Baranes também foi presa aos 18 anos por recusa ao serviço nas Forças de Defesa de Israel, junto com Tair Kaminer, por várias vezes. Em junho de 2016, Kaminer Tair Kaminer já havia servido 170 dias na prisão militar quando sua quinta pena terminou, antes de receber a sexta condenação.

Eles não são o únicos objetores de consciência que se recusam ao alistamento. Em 2003, houve um número estimado de 1.100 soldados das Forças de Defesa de Israel “declarando que não serviriam nos territórios ocupados”.

Os primeiros “refuseniks”, como são chamados, parecem ter surgido em 1982, em resposta à invasão do Líbano por Israel. Na época, 168 pessoas se recusaram a servir por sentirem que, nas palavras do grupo Yesh Gvul, a invasão “era um ato de agressão pura e simples.”

O SocialTV, na lista dos refuseniks de 2017, mencionou aquela que é chamada de “carta dos veteranos 2017″, assinada por mais de 60 opositores do alistamento em um vídeo apresentando entrevistas com alguns deles.

Para mostrar mais dois exemplos, entre muitos:

Em 2016, Tamar Alon, 18 anos, e Tamar Ze'evi,19 anos, foram detidas por autoridades militares porque se recusaram a servir nos territórios ocupados. Alon disse:

I believe that the ways of war, violence and oppression will not allow us to maintain a democratic state and be a free people in our land.

 Eu acredito que os caminhos da guerra, violência e opressão não vão permitir que mantenhamos um Estado democrático e que sejamos pessoas livres em nossa terra.

Atalya Ben-Abba, jovem de 19 anos de Jerusalém, tomou a decisão dizendo que a “objeção ao serviço militar é fundamentada em razões de consciência”, adicionando: 

In order to bring security to all people in Israel and Palestine we need to end the occupation.
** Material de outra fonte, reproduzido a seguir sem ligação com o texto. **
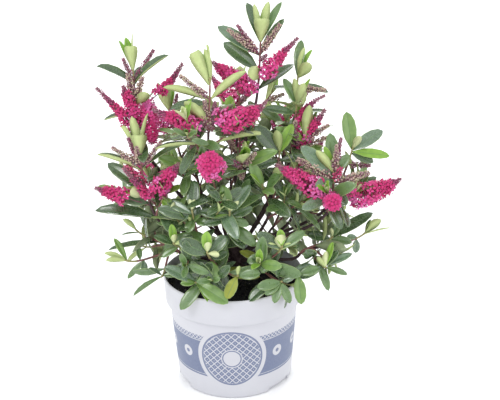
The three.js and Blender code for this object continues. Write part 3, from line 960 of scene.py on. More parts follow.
def floret_shape():
    """A floret along +Z with its mouth at the origin: its points, its faces and the part that
    each face is: 0 the tube and stalk, 1 the lobes, 2 a filament, 3 an anther."""
    points, faces, parts = [], [], []
    for radius, z in ((0.28, -6.0), (0.5, -3.2), (0.95, 0.0)):
        points.extend(ring_of(4, radius, (0, 0, z), math.pi / 4))
    faces += band_of(0, 4) + band_of(4, 4)
    parts += [0] * 8
    for k in range(4):
        middle = k * math.pi / 2 + math.pi / 2
        out = np.array([math.cos(middle), math.sin(middle), 0])
        side = np.array([-math.sin(middle), math.cos(middle), 0])
        start = len(points)
        for reach, half, z in ((2.5, 1.45, 0.8), (4.5, 0.7, 0.3)):
            for edge in (-half, half):
                points.append(out * reach + side * edge + up * z)
        faces.append([8 + k, 8 + (k + 1) % 4, start + 1, start])
        faces.append([start, start + 1, start + 3, start + 2])
        parts += [1, 1]
    for lean in (-1, 1):
        head = np.array([1.3 * lean, 0.4, 3.0])
        faces += band_of(len(points), 3)
        parts += [2] * 3
        points.extend(ring_of(3, 0.14, (0.35 * lean, 0, 0)))
        points.extend(ring_of(3, 0.12, head))
        bead = len(points)
        points += [head - up * 0.3, head + up * 0.9]
        points.extend(ring_of(3, 0.45, head + up * 0.3))
        for k in range(3):
            a, b = bead + 2 + k, bead + 2 + (k + 1) % 3
            faces += [[bead, b, a], [bead + 1, a, b]]
            parts += [3, 3]
    return np.array(points) * mm, faces, np.array(parts)


def bud_shape():
    """A pointed bud along +Z from the origin, one unit long and about half as thick."""
    middle = [ring_of(5, 0.25, (0, 0, 0.2)), ring_of(5, 0.31, (0, 0, 0.56))]
    points = np.concatenate([[(0, 0, 0)], *middle, [(0, 0, 1)]])
    faces = []
    for k in range(5):
        a, b = 1 + k, 1 + (k + 1) % 5
        faces += [[0, b, a], [a, b, b + 5, a + 5], [a + 5, b + 5, 11]]
    return points, faces


floret_points, floret_faces, floret_parts = floret_shape()
# Tubes and stalks take the deep magenta as painted shade in the hollows between the florets. The lobes take
# their own petal colour.
floret_part_kinds = np.array([0, 0, 3, 4])
bud_points, bud_faces = bud_shape()
florets = Heap()
buds = Heap()
stalks = Heap()
bloom_draw = np.random.default_rng(7)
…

A fim de que possamos levar segurança para todas as pessoas em Israel e na Palestina, nós precisamos acabar com a ocupação.

Adicionalmente, War Resister’s International, uma rede pacifista e antimilitarista com mais de 90 grupos afiliados em 40 países, enviou uma carta ao Ministro da Defesa de Israel, Avigdor Lieberman, pedindo que reconsidere o caso de Mattan Helman.